As Iran heads into an election dominated by hardliners, one would-be future president is campaigning from an elegant, wooded US neighborhood accompanied by his dog, a bouncy bichon frise.
Hooshang Amirahmadi, an academic with dual citizenship, acknowledges that he has no chance of winning the June 14 election -- he did not even register after clear signs he would be rejected -- but insists his quest is not quixotic.
"Is it better to be a parochial guy who doesn't know anything about the outside world, or someone who has actually lived in the whole world?" said Amirahmadi, strolling in his crisp suit past his sculpture collection on his manicured lawn in Princeton, New Jersey, as Coco, the dog, eagerly ran to him.
"I know my own presidency at this point, given the system in Iran, is a long shot. But I know also that we need to go through the process and work hard and make the system accept that the way things are going in Iran are wrong," he said.

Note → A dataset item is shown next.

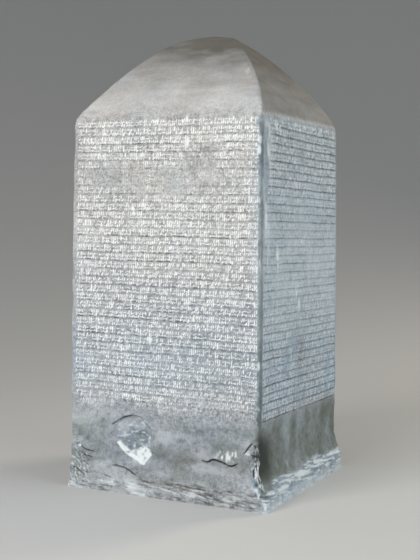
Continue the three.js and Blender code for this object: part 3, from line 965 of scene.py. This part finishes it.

Amirahmadi, who teaches economic development at Rutgers University and has returned frequently to Iran, said it was crucial for the United States and Iran -- which severed diplomatic relations shortly after the 1979 Islamic revolution overthrew the pro-Western shah -- to build trust.
"The only solution is if both sides were able to modify their views and put on different glasses and view each other with a different lens," he said.
The United States has ramped up economic sanctions on Iran, imposing a slew of tough measures in the run-up to the election, in response to Western and Israeli charges that the clerical regime may be building a nuclear bomb.
Amirahmadi, whose house is covered with photos of him next to US officials, said that he would be able to convince Washington that Tehran is sincerely committed to a peaceful nuclear program.
"I would have solved the nuclear problem in the first 100 days -- done, finished! If I am president of Iran, in the first 100 days I would be in the White House. That's how you have to do it," he said.
Amirahmadi acknowledged that supreme leader Ayatollah Ali Khamenei controlled much of Iran's foreign policy but he saw a groundswell of support for reconciliation with the West.
"This is honest -- 80 percent of the Iranian people, and 80 percent of the people within the system, want relations with the United States and international community normalized," he said.
"Yes, Mr. Khamenei still controls (foreign policy), but how long can you stay that course when an increasing number of your people and your administration -- people who work for you -- are on the other side?" he said.
Amirahmadi, 64, frequently mentions the model of Deng Xiaoping, China's late paramount leader, who ushered in selected reforms while maintaining the communist system.
But Amirahmadi feared that the US-led sanctions drive -- which has crippled Iran's currency and its key oil industry -- has strengthened hardliners who see a nuclear bomb as critical to the regime's survival.
"The revolution has to change to something different before the US can live with it," he said, but added: "If you are in Tehran looking at Washington, all you see is negative coming, all you see are policies that are bent to harm you."
Amirahmadi strongly criticized on moral grounds outgoing President Mahmoud Ahmadinejad's remarks threatening Israel and questioning the Holocaust. But he suspected that Ahmadinejad's intention was to open up to Washington by trying to divert hardliners' anger toward Israel rather than the United States.
"Ahmadinejad made a big tactical mistake," he said. "He didn't realize that when you close the Israeli door 100 percent, the American door at least gets 70 percent closed."
Amirahmadi says he hopes to run again, whatever the odds, and potentially turn his so-called Campaign for a Better Iran into a political party. He boasts that he has a more detailed platform, including on the economy, than any of the eight approved candidates.
Besides the occasional meetings with Iranians around the world, Amirahmadi gets out his message through social media. He runs his campaign from his basement, the walls adorned with his own sketchings of Albert Einstein and Albert Camus.
"Iran has become a nation that is very much global now," he said. "Every morning you get up Iran is in the news and, unfortunately, most of the time it's in the news for the wrong reasons. We need to change it."